You should try all of:

Using a classifier that can handle missing data. Decision trees can handle missing features both in input and in output. Try `xgboost`

, which does great on kaggle competition winners. See this answer.

Off the shelf imputation routines

Writing your own custom imputation routines ( this option will probably get you the best performance)

Given your pattern of missing values, splitting the problem into four parts and learning classifiers for each.

## Custom routines for imputation

Let's call your sets of columns A,B,C and D.

Looking at this explanation of MICE, it seems to benefit from random patterns in missing values. In your case, the chained equations will go only one way and repeated iterations as in MICE may not help. But the highly regular nature of your missing values may make implementing your own variant of MICE easier.

Use rows in set A to fill B. You can write this as a matrix problem $XW = Z$, $X$ are the rows filled in $A\cap B$, $Z$ are the rows filled in $A - B$. These two sets don't intersect and since $B \subseteq A$, this covers all the rows. Learn $W$, crossvalidating and use it to impute B.

Use A and B to impute C.

- You're double-dipping on A, but I don't think it's a problem overall. Any errors in A will get double the influence on the result.

- Use A,B,C to impute D.

Learn with A,B,C,D with imputed values. Unlike MICE, your error will not be equal for all imputed values, so maybe you want to offset errors due to A by using the four data sets with different weights. "Rows with A are all original data, so this gets a higher weight". "Rows with B get a small penalty, because I have less data."

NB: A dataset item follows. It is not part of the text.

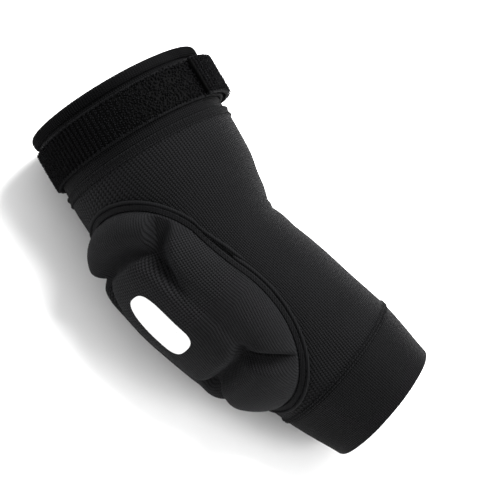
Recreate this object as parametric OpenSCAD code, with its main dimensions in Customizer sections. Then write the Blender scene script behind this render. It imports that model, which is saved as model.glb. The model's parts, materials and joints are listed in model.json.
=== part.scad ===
// Padded elbow sleeve for martial arts: a pre-bent knitted sleeve with a strapped upper cuff,
// a turned lower cuff and an oval foam pad of five blocks over the point of the elbow.
//
// The pieces are drawn with the upper arm along Z, starting where the upper cuff meets its rolled
// rim. There the pad faces -X, the forearm leans towards +X, and the elbow turns about Y.
// s is the distance along the sleeve's centre line below that start, phi is the angle round it
// from the pad's side, and h is the height above the sleeve's outer surface.
// lay_down() then lays the sleeve on its side: the elbow turns about Z, the pad faces -Y, the
// forearm points to +X, and the origin is under the middle on the surface it lies on.

/* [Sleeve] */
// Bend sewn into the sleeve at the elbow, in degrees from straight
bend = 24; // [20:1:30]
// Distance from the top of the upper cuff to the middle of the elbow
upper_len = 98; // [96:1:104]
// Distance from the middle of the elbow to the end of the lower cuff
lower_len = 129; // [125:1:133]
// Radius of the centre line round the elbow
elbow_arc_r = 52; // [50:1:58]
// Thickness of the knitted tube
knit_t = 1.6; // [1.2:0.1:2]

/* [Cuffs] */
// Inside radius of the upper cuff
upper_bore_r = 47; // [45:0.5:48]
// Wall of the double upper cuff
upper_cuff_t = 2.8; // [2.2:0.1:2.8]
// Length of the upper cuff below the rim
upper_cuff_len = 32; // [31:1:34]
// Height of the rolled rim
rim_h = 6.5; // [6:0.5:8]
// Inside radius of the elastic in the lower hem
lower_bore_r = 33; // [31:0.5:33.5]
// Length of the lower cuff
lower_cuff_len = 35; // [33:1:36]
// Wall of the folded lower cuff
lower_cuff_t = 2.6; // [2:0.1:2.8]

/* [Strap] */
// Width of the strap between its two bindings
strap_w = 20; // [16:1:22]
// Thickness of the loop-faced strap
strap_t = 2.8; // [2:0.1:3]
// Height of each edge binding
binding_w = 1.8; // [1.4:0.1:2.2]
// Distance from the top of the cuff to the strap's upper binding
strap_drop = 2.2; // [1.5:0.1:3]

/* [Pad] */
// Half length of the oval pad along the arm
pad_a = 63; // [61:0.5:64]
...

These four weights will be learned by another "stacked" classifier, sort of similar to the next section.

## Stacked classifiers

A possible disadvantage for imputing is that imputing may be inaccurate, and in the end you have different errors on different data points. So, skip imputing and just predict.

Instead of sorting columns in the order of most filled to least filled, sort the rows, i.e. data points, in the order: most columns to least columns.

Then you have four sets of data. Train a classifier for each one, one that uses all the data but fewer features, then one that uses more features but less data, until the last one which uses the most features but the least data. Which is individually the best? More Data or more Features. That's an empirical answer based on your dataset

After getting the four classifiers, combine them with another linear classifier on top (the "stacked" classifier). It may decide to give more weight to the classifier with the most features, or the classifier with the most data, we'll see (I'm betting on most data). But, you ARE using all the features and ALL the data, and in the optimal ways. I think this should be a reasonable baseline, at least.

You could also try chaining them, start from the last classifier using (least data, most features). The next classifier uses more data but fewer features. For some (the common) data, it has a new feature, 0 if the data point is "new" and $y_0$ if it comes from the old set.

There are three kinds of ensemble methods, Bagging which randomly samples less data to train classifier (helps with very noisy data and gives lower variance), methods like Random Forests which randomly throw away columns, and boosting which chains learning. You predict the values (with anything including Bagging and Random forest), then train another model (of the above type) to predict the residuals and so on.

You can look up the literature of these but honestly, those four classifiers (max data, min features),..., (min data, max features) can be easily generated with any library. Then use emsemble learning techniques to chain or stack classifiers.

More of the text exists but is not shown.